## INFORMATION PROVIDED:

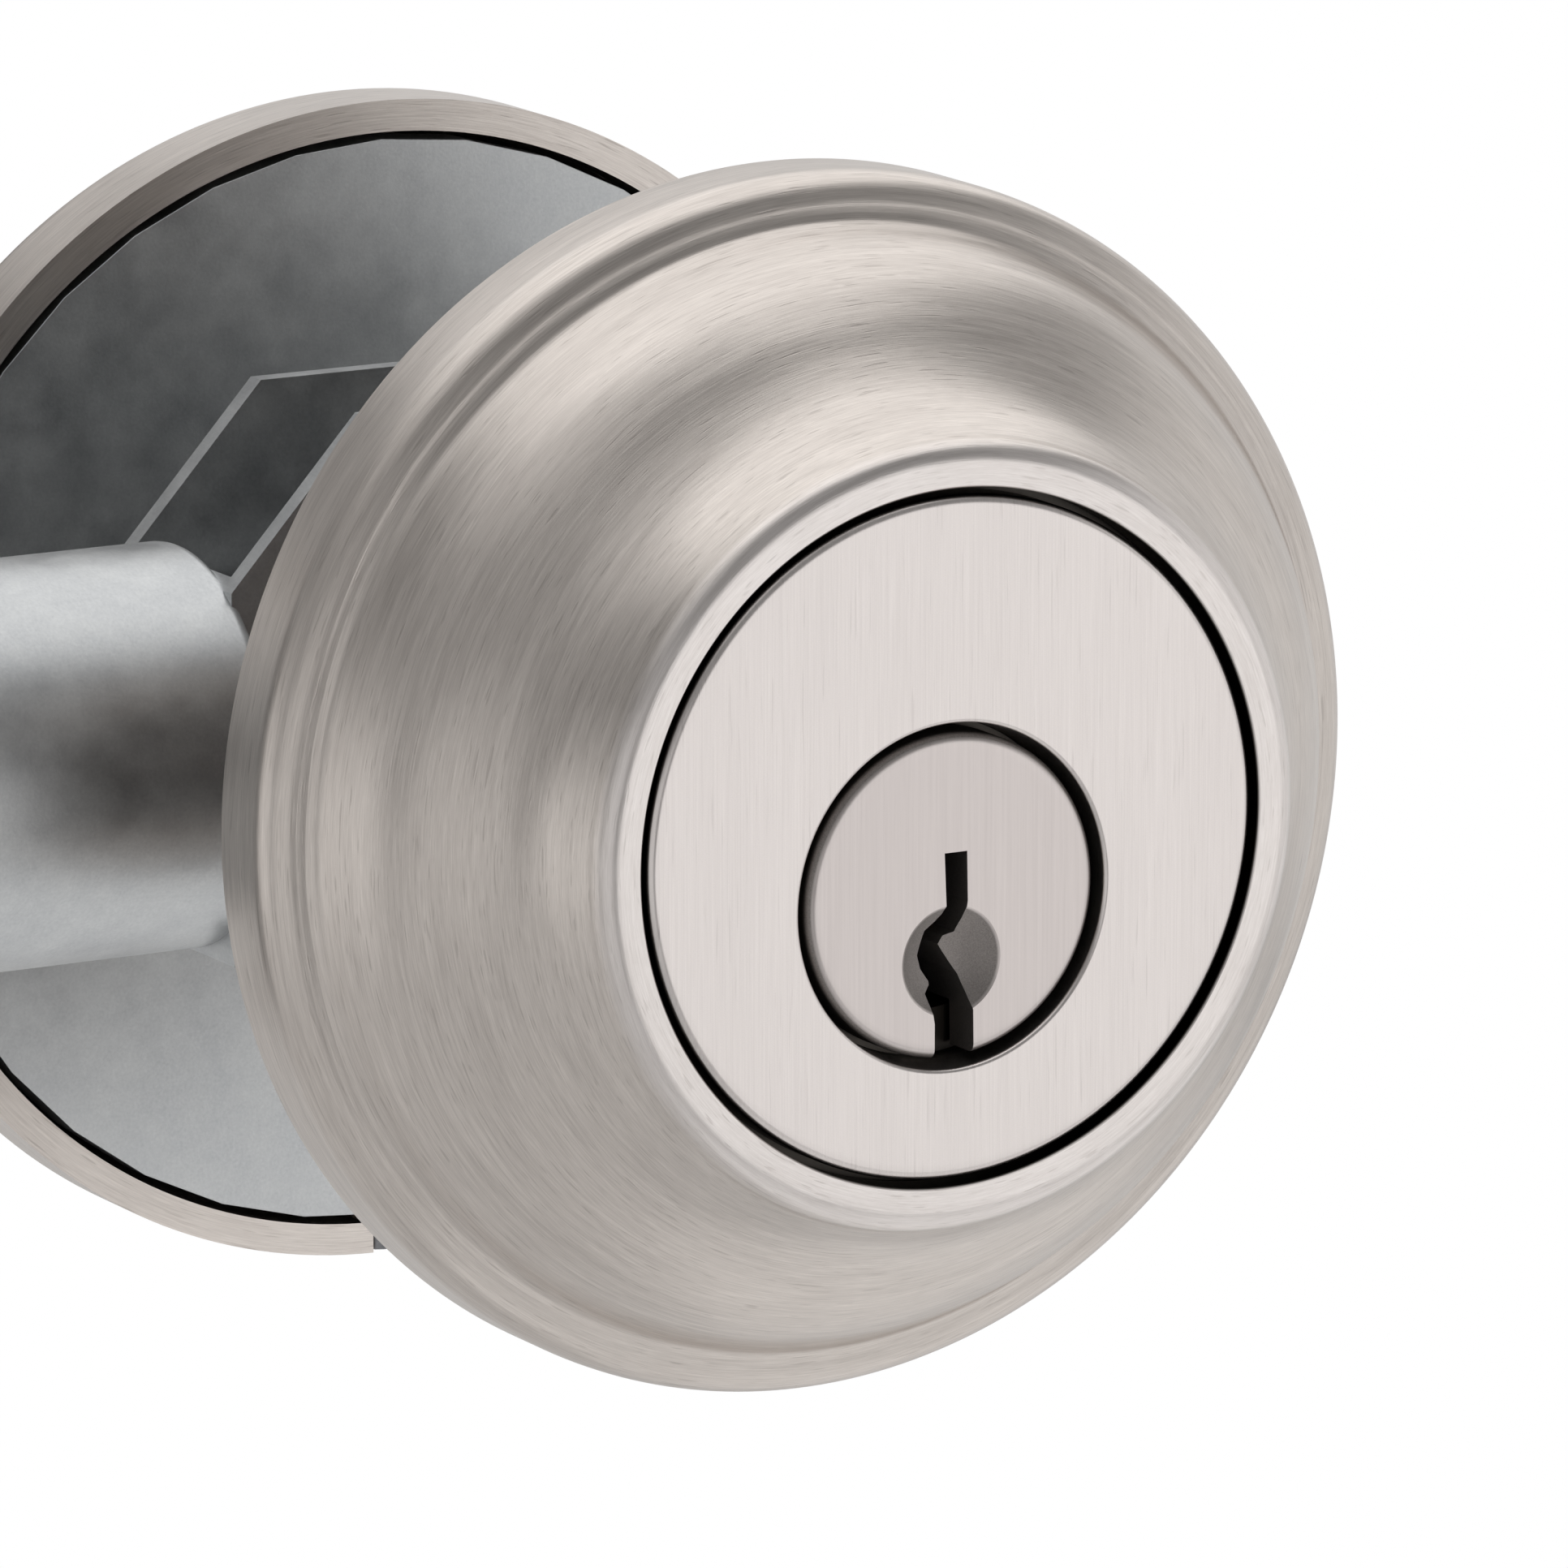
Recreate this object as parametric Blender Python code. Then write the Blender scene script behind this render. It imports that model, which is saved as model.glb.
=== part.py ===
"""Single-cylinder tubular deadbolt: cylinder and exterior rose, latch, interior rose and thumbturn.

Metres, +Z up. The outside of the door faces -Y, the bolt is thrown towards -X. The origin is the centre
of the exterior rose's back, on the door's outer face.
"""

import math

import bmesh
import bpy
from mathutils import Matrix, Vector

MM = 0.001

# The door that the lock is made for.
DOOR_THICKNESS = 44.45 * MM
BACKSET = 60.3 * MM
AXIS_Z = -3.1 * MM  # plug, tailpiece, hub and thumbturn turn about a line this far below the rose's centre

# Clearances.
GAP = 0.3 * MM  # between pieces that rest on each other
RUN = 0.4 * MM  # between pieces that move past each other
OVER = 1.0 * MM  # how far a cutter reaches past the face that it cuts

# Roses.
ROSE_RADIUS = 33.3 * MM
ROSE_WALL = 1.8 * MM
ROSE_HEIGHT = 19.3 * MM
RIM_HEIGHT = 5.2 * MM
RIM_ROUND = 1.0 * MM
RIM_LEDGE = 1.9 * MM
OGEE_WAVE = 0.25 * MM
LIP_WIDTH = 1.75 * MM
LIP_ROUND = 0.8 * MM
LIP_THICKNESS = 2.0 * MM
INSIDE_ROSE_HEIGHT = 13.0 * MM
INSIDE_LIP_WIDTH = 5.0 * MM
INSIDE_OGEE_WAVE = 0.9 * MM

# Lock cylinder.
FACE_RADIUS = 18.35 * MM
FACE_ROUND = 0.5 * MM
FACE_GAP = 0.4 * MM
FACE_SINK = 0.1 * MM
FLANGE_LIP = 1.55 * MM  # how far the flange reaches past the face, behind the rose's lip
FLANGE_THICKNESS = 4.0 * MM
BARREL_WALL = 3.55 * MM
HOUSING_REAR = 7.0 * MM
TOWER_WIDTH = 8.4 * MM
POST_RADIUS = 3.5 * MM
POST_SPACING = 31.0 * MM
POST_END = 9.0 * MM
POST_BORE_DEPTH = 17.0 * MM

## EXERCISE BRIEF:
Find every line containing the word "that", then give the total and nothing more.

## EXERCISE RESPONSE:
5